The steps recorded then are converted into health miles. There is a reward. At the end of the year, we will be awarded a monetary bonus. I told my wife, we both should engage in the program. We did.

The pedometer now attached to my shoe or tied around my ankle is the seed of motivation. It caught the competitive spirit within me. I thought I had laid to rest that competitive spirit after I hung up my baseball glove in serious competition years ago. It’s still there.

Self-motivation has turned into collective motivation. In October last year, eight regions of our United Methodist Church competed in walking, church conferences in California, Delaware, Michigan, Ohio, Indiana, Arkansas, and Pennsylvania. We got a little more serious about walking.

When my wife and I were in Las Vegas, we decided to see the new hotels along the strip. We are not gamblers. We decided to walk from the Belagio to the Venetian. We also wanted to see the new City Center. When my wife took the esclator, I took the steps. That day my wife walked some 22,000 steps (almost 7 miles); I walked over 30,000 steps (about 10 miles).

Every day we download our steps until the challenge was over. Our California-Hawaii group ended up dead last out of eight conferences; I personally did well in the challenge, but more importantly, both my wife and I make it a point to walk every day.

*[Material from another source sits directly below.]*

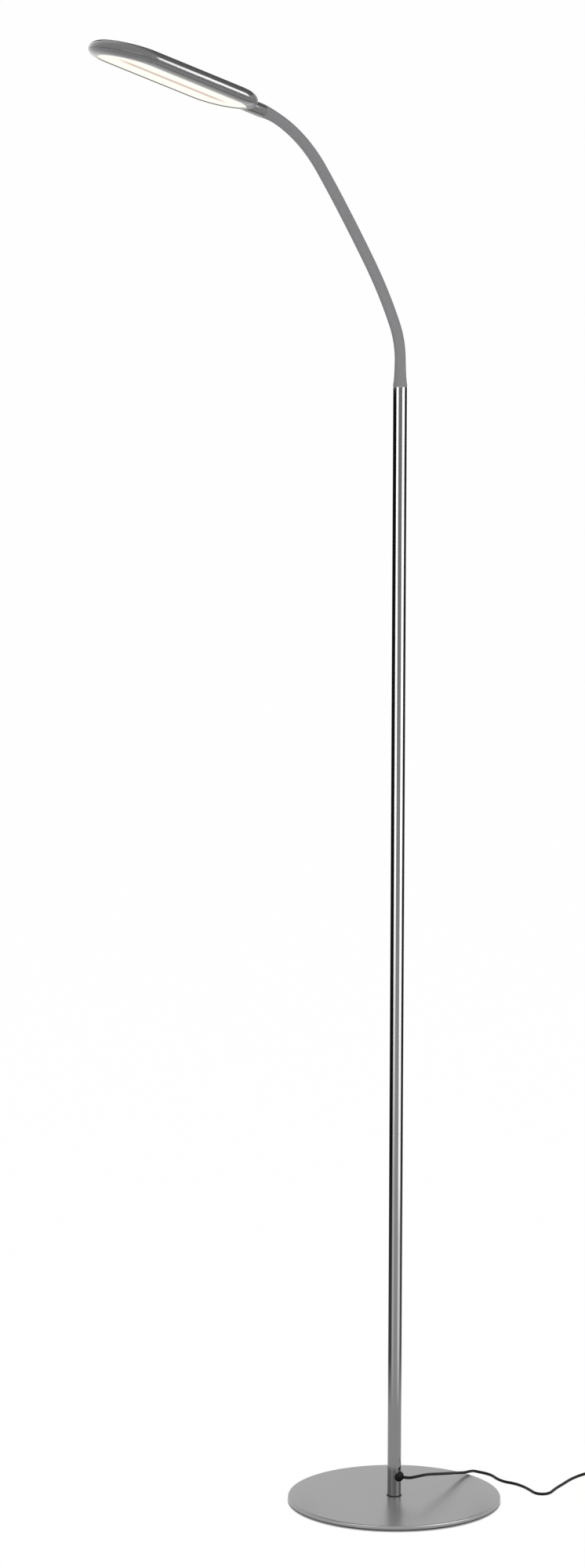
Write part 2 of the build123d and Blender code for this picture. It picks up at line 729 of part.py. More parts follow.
def least_gap(wire, spacing=2.0, skip=24.0):
    """The least gap between stretches of a wound tube that are not next to each other."""
    count = int(wire.length / spacing)
    points = [wire @ (index / count) for index in range(count + 1)]
    apart = int(skip / spacing)
    nearest = min((points[i] - points[j]).length
                  for i in range(len(points)) for j in range(i + apart, len(points)))
    return nearest - 2 * cord_radius


print("coil: half turns", len(half_turns), "least gap to itself", round(least_gap(coil_wire), 2))

# a strap holds the turns together on one side of the coil
with BuildPart() as coil_tie:
    coil_middle_y = coil_start.Y - coil_radius - step / 2
    tie_from_x = coil_start.X - coil_radius + step - cord_radius - tie_play
    climb_inside = innermost - step / 2 - cord_radius
    tie_to_x = coil_start.X - sqrt(climb_inside ** 2 - (tie_width / 2) ** 2) + tie_play
    tie_floor = coil_start.Z - cord_radius - tie_play
    tie_height = (coil_layers - 1) * turn_pitch + 2 * cord_radius + 2 * tie_play
    with BuildSketch(Plane(origin=((tie_from_x + tie_to_x) / 2, coil_middle_y + tie_width / 2,
                                   tie_floor + tie_height / 2), x_dir=(1, 0, 0), z_dir=(0, -1, 0))):
        RectangleRounded(tie_to_x - tie_from_x + 2 * tie_thickness, tie_height + 2 * tie_thickness, 1.5)
        RectangleRounded(tie_to_x - tie_from_x, tie_height, 0.9, mode=Mode.SUBTRACT)
    extrude(amount=tie_width)
coil_tie.part.label = "coil_tie"
export_step(coil_tie.part, "parts/coil_tie.step")

# ---------------------------------------------------------------- cord from coil to adapter
adapter_axis_z = adapter_height / 2
tail_route = [
    coil_end, coil_end + Vector(10.0, 0, 0), (287.0, -95.9, 13.9), (298.5, -98.6, 12.6),
    (308.0, -104.6, 12.5), (adapter_x, -113.6, adapter_axis_z), (adapter_x, relief_tip_y, adapter_axis_z),
]
tail_radii = corner_radii(tail_route)
with BuildPart() as cord_tail:
    with BuildLine() as tail_line:
        FilletPolyline(*tail_route, radius=tail_radii)
    with BuildSketch(Plane(origin=coil_end, z_dir=(1, 0, 0))):
        Circle(cord_radius)
    sweep()
cord_tail.part.label = "cord_tail"
export_step(cord_tail.part, "parts/cord_tail.step")
print("tail radii:", [round(radius, 1) for radius in tail_radii])
report_tube("cord_tail", cord_tail.part, tail_line.wires()[0].length)

# ---------------------------------------------------------------- wall adapter
adapter_back = relief_tip_y - relief_length
relief_plane = Plane(origin=(adapter_x, relief_tip_y, adapter_axis_z), x_dir=(1, 0, 0), z_dir=(0, 0, 1))
with BuildPart() as adapter_strain_relief:
    with BuildSketch(relief_plane):
        with BuildLine():
            Polyline((0, 0), (2.6, 0), (3.9, -relief_length), (0, -relief_length), close=True)
        make_face()
        with Locations((4.0, -3.4), (4.2, -6.0), (4.4, -8.6)):
            Rectangle(1.8, 1.1, mode=Mode.SUBTRACT)
    revolve(axis=Axis((adapter_x, relief_tip_y, adapter_axis_z), (0, -1, 0)))
adapter_strain_relief.part.label = "adapter_strain_relief"
export_step(adapter_strain_relief.part, "parts/adapter_strain_relief.step")

with BuildPart() as adapter_body:
    with BuildSketch(Plane(origin=(adapter_x, adapter_back, adapter_axis_z), x_dir=(1, 0, 0), z_dir=(0, -1, 0))):
        RectangleRounded(adapter_width, adapter_height, adapter_round)
    extrude(amount=adapter_length)
    fillet(adapter_body.edges().group_by(Axis.Y)[-1], radius=2)
adapter_body.part.label = "adapter_body"
export_step(adapter_body.part, "parts/adapter_body.step")

cover_back = adapter_back - adapter_length
with BuildPart() as adapter_cover:
    with BuildSketch(Plane(origin=(adapter_x, cover_back, adapter_axis_z), x_dir=(1, 0, 0), z_dir=(0, -1, 0))):
        RectangleRounded(adapter_width, adapter_height, adapter_round)
    extrude(amount=cover_thickness)
    fillet(adapter_cover.edges().group_by(Axis.Y)[0], radius=1)
adapter_cover.part.label = "adapter_cover"
export_step(adapter_cover.part, "parts/adapter_cover.step")

cover_face = cover_back - cover_thickness
with BuildPart() as adapter_blades:
    for side in (-1, 1):
        blade_x = adapter_x + side * blade_spacing / 2
        with BuildSketch(Plane(origin=(blade_x - blade_thickness / 2, cover_face, adapter_axis_z),
                               x_dir=(0, -1, 0), z_dir=(1, 0, 0))):
            with Locations((blade_length / 2, 0)):
                RectangleRounded(blade_length, blade_width, 0.6)
            with Locations((blade_length - 4.5, 0)):
                Circle(blade_hole_radius, mode=Mode.SUBTRACT)
        extrude(amount=blade_thickness)
adapter_blades.part.label = "adapter_blades"
export_step(adapter_blades.part, "parts/adapter_blades.step")

for number, place in enumerate(joints_at, start=1):
    print(f"joint {number}: x {-place[0]:.3f} z {place[1]:.3f} lean {place[2]:.1f}")
print(f"head centre {head_centre.X:.2f} {head_centre.Z:.2f}, lean {neck_end[2]:.1f}")
print(f"whole cord about {free_line.wires()[0].length + coil_wire.length + tail_line.wires()[0].length:.0f}")
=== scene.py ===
import json
from math import cos, pi, radians, sin

import bmesh
import bpy
from mathutils import Matrix, Vector

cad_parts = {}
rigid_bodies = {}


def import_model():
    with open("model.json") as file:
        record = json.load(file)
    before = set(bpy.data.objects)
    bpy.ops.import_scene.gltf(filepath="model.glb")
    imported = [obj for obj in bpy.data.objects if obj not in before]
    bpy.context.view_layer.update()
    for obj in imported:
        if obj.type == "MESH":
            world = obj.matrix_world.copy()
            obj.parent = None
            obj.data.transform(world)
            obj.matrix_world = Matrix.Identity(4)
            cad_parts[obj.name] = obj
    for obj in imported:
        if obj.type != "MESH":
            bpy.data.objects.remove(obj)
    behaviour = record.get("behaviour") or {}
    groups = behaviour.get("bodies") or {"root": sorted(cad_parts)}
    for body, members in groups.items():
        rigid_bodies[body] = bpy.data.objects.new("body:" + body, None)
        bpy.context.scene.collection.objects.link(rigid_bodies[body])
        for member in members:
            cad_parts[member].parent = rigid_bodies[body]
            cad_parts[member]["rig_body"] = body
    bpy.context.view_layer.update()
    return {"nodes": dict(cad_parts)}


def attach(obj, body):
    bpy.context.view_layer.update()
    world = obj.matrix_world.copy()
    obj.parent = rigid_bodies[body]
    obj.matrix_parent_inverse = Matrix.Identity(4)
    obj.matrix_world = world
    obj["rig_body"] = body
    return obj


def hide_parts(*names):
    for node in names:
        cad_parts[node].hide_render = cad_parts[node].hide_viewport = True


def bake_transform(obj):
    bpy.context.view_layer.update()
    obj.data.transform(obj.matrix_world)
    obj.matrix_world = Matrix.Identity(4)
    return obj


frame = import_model()

# ---------------------------------------------------------------- camera
# A long lens a little above the lamp, far off on the side of the cord. Its place, turn and
# focal length are those that fit the photo's outlines.
camera = bpy.data.objects.new("camera", bpy.data.cameras.new("camera"))
bpy.context.scene.collection.objects.link(camera)
bpy.context.scene.camera = camera
photo_height = 2000
focal_length_px = 8100.65
sensor_side_mm = 36.0
camera.data.sensor_width = sensor_side_mm
camera.data.lens = focal_length_px / photo_height * sensor_side_mm
camera_place = (-5.13853, -5.04482, 2.190474)
camera_yaw = radians(44.56)
camera_pitch = radians(10.4926)
camera_roll = radians(0.134988)
camera.matrix_world = (Matrix.Translation(camera_place)
                       @ Matrix.Rotation(-camera_yaw, 4, "Z")
                       @ Matrix.Rotation(pi / 2 - camera_pitch, 4, "X")
                       @ Matrix.Rotation(camera_roll, 4, "Z"))

# ---------------------------------------------------------------- floor pad
# A thin black foam disc glued under the plate, a little smaller than it, so that the plate
# doesn't mark the floor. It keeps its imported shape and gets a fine-celled foam surface.
surface_masks = bpy.data.node_groups.new("surface masks", "ShaderNodeTree")
for socket, kind in [("Vector", "NodeSocketVector"), ("Broad Scale", "NodeSocketFloat"),
                     ("Fine Scale", "NodeSocketFloat")]:
    surface_masks.interface.new_socket(socket, in_out="INPUT", socket_type=kind)
for socket in ("Broad", "Fine"):
    surface_masks.interface.new_socket(socket, in_out="OUTPUT", socket_type="NodeSocketFloat")
mask_inputs = surface_masks.nodes.new("NodeGroupInput")
mask_outputs = surface_masks.nodes.new("NodeGroupOutput")
for mask, detail in [("Broad", 2.0), ("Fine", 3.0)]:
    noise = surface_masks.nodes.new("ShaderNodeTexNoise")
    noise.inputs["Detail"].default_value = detail
    surface_masks.links.new(mask_inputs.outputs["Vector"], noise.inputs["Vector"])
    surface_masks.links.new(mask_inputs.outputs[mask + " Scale"], noise.inputs["Scale"])
    surface_masks.links.new(noise.outputs["Fac"], mask_outputs.inputs[mask])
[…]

This program with Virgin Health Miles provides a motivating factor, to set goals, to record bio- measurements, blood pressure, weight loss, and to create personal programs for physical activity. In my program which I was already doing, I use several equipments—rowing machine, trampoline, chin up bar in our garage, stationary bike, a basketball hoop, and two 25 pound dumb bells.

My wife Sylvia goes to the fitness center for her exercise. I also walk along Main Street. In our trips we have walked in interesting places, but that’s another story. I have become a kind of a marathon walker.

It doesn’t take much to be motivated. It can take just one thing like a pedometer. Motivation means, setting a goal, putting your mind to it, doing an inch at a time, a minute at a time, and staying with it.

It was the Apostle Paul who said that our body is a temple of God. It is a gift. It is like a machine, it is meant to work, it reaches higher efficiency when it is used, and the more you use your body, the better you feel and the more energized you become. You should try it!